Rose: We just launched a program called “Your Points,” which is a thank you card. They accumulate points and get more bonus points on certain items. And then they can apply them to gasoline at our gas station. It can be as much as a $1, $1.50 off per gallon, if they accumulate select points. But they can use them for all kinds of things. They can use them on food purchases, gasoline or whatever.
Lugar: Not every Hy-Vee store has a gas station but ours does, and we run what’s called a “Gas Buster.” There are usually 20 items in it, and for each one of those different items the customer buys, he can save 5 cents per gallon.
Byington: And bakery is always at least one of those 20 items.
MB: What is the best lesson you’ve learned in promotions or marketing?

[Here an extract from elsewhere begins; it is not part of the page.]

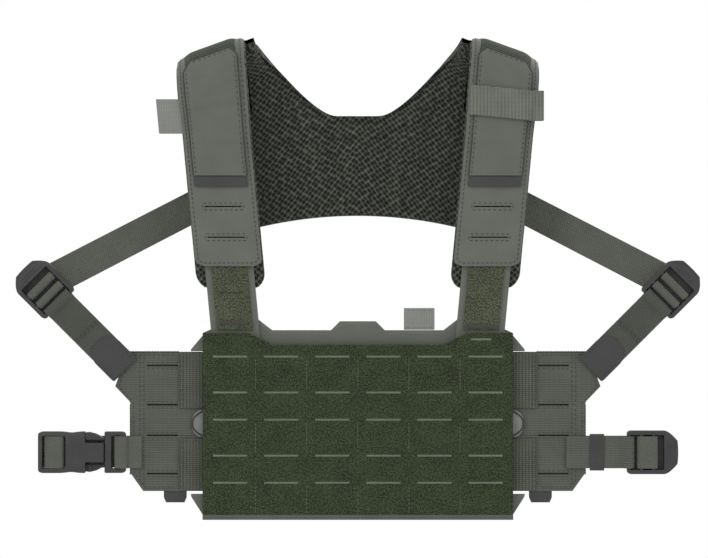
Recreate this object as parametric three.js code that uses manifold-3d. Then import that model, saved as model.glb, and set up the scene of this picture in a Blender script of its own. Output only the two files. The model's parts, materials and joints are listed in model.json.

Schulte: Bakery is an impulse. So it’s giving them a good reason to buy, whether it’s something new or around holidays. We’ve been tying into a new holiday each month. June was National Donut Day, and we took advantage of that. In January, it was National Chocolate Cake Day. We sold thousands of cakes, not on sale, but just because it was that day. It’s giving customers a reason to buy. We have to give them that excuse to be able to say, “I bought this because it was National Pina Colada Day.” So we have 12 new holidays for them to buy around. I think in bakery it’s not so much give them quality but give them a reason, and they’ll spend the money. Again, you can’t just go crazy on the price but give them a perception of value.
Byington: Don’t be afraid one to three days a month to advertise aggressively. And by aggressively, I mean, at a break-even or even a little bit of a loss on something to let customers know, don’t forget about us. We’re still here. Because you’ve got the other 27 days in the month to blend back out of that. You’re going to be perfectly fine by the end of the month.